COLLECTED MATERIAL →
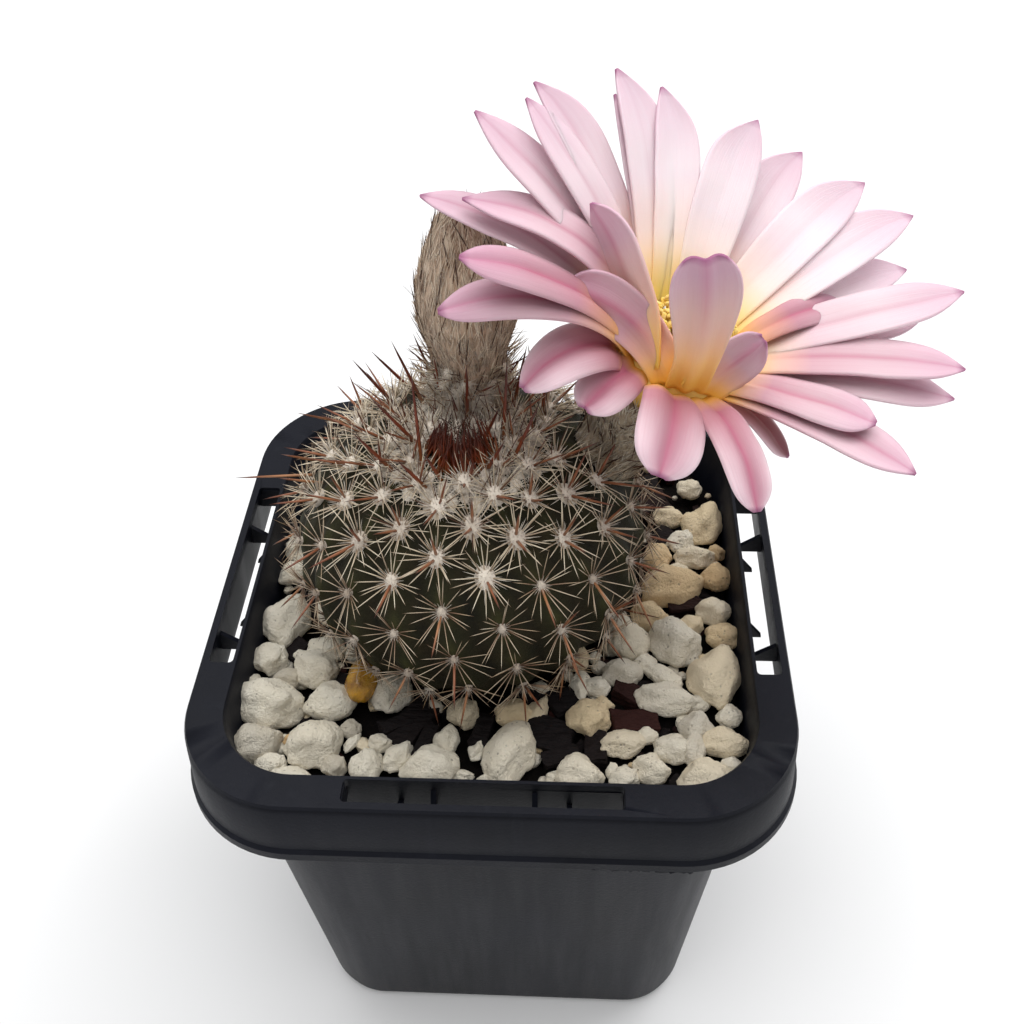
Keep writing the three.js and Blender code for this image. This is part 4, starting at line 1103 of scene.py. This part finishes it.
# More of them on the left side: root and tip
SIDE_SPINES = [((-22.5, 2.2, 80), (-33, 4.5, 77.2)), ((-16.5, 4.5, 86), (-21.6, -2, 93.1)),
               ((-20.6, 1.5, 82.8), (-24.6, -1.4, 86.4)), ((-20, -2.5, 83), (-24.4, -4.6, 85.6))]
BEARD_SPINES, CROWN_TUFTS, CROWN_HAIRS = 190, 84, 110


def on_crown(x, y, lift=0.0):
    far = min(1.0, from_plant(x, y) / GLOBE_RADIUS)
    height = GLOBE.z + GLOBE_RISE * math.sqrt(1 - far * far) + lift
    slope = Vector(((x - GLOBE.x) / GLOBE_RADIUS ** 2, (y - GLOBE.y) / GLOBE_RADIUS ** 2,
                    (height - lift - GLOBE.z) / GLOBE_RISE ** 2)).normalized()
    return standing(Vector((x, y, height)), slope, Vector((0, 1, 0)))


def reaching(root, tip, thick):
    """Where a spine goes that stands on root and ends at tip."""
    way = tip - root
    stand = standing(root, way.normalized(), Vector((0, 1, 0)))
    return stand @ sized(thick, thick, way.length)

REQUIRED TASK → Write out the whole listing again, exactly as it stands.

ANSWER FOR THE TASK →
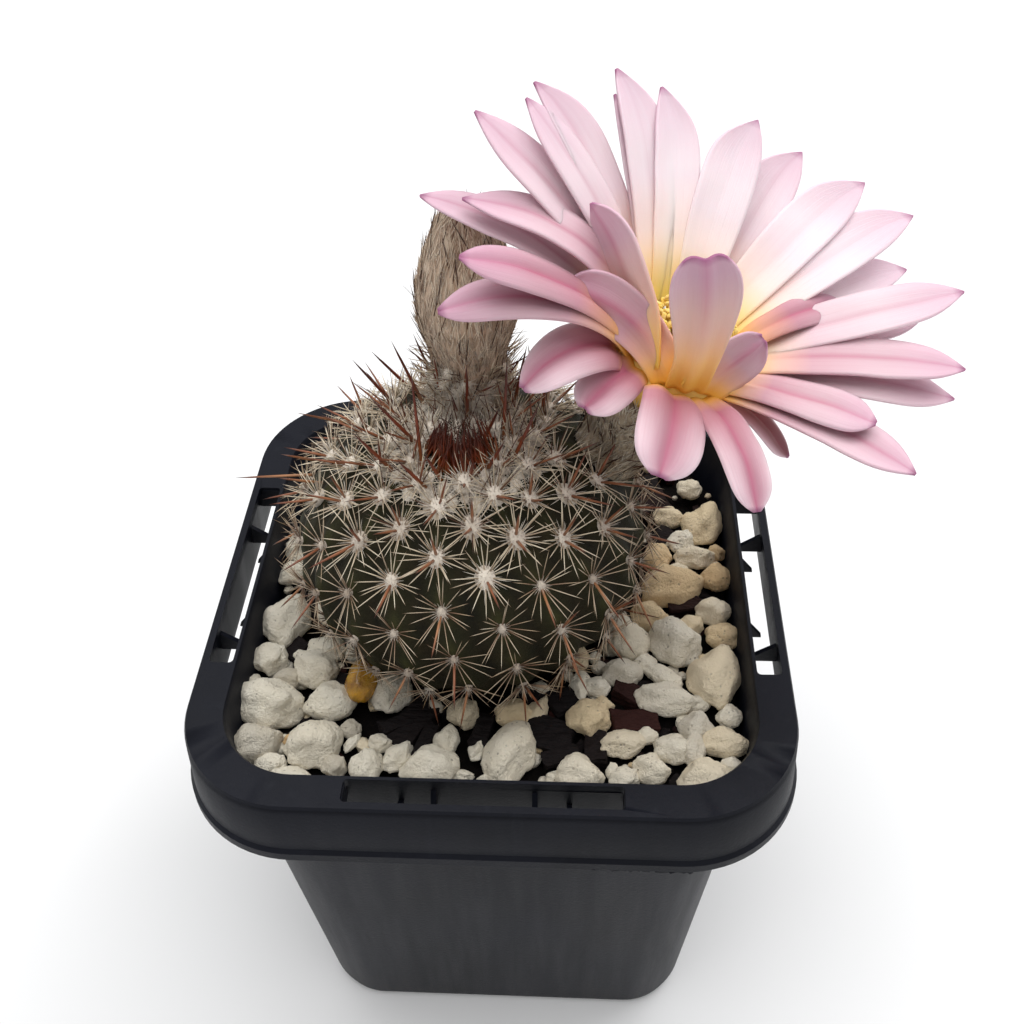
Keep writing the three.js and Blender code for this image. This is part 4, starting at line 1103 of scene.py. This part finishes it.
# More of them on the left side: root and tip
SIDE_SPINES = [((-22.5, 2.2, 80), (-33, 4.5, 77.2)), ((-16.5, 4.5, 86), (-21.6, -2, 93.1)),
               ((-20.6, 1.5, 82.8), (-24.6, -1.4, 86.4)), ((-20, -2.5, 83), (-24.4, -4.6, 85.6))]
BEARD_SPINES, CROWN_TUFTS, CROWN_HAIRS = 190, 84, 110


def on_crown(x, y, lift=0.0):
    far = min(1.0, from_plant(x, y) / GLOBE_RADIUS)
    height = GLOBE.z + GLOBE_RISE * math.sqrt(1 - far * far) + lift
    slope = Vector(((x - GLOBE.x) / GLOBE_RADIUS ** 2, (y - GLOBE.y) / GLOBE_RADIUS ** 2,
                    (height - lift - GLOBE.z) / GLOBE_RISE ** 2)).normalized()
    return standing(Vector((x, y, height)), slope, Vector((0, 1, 0)))


def reaching(root, tip, thick):
    """Where a spine goes that stands on root and ends at tip."""
    way = tip - root
    stand = standing(root, way.normalized(), Vector((0, 1, 0)))
    return stand @ sized(thick, thick, way.length)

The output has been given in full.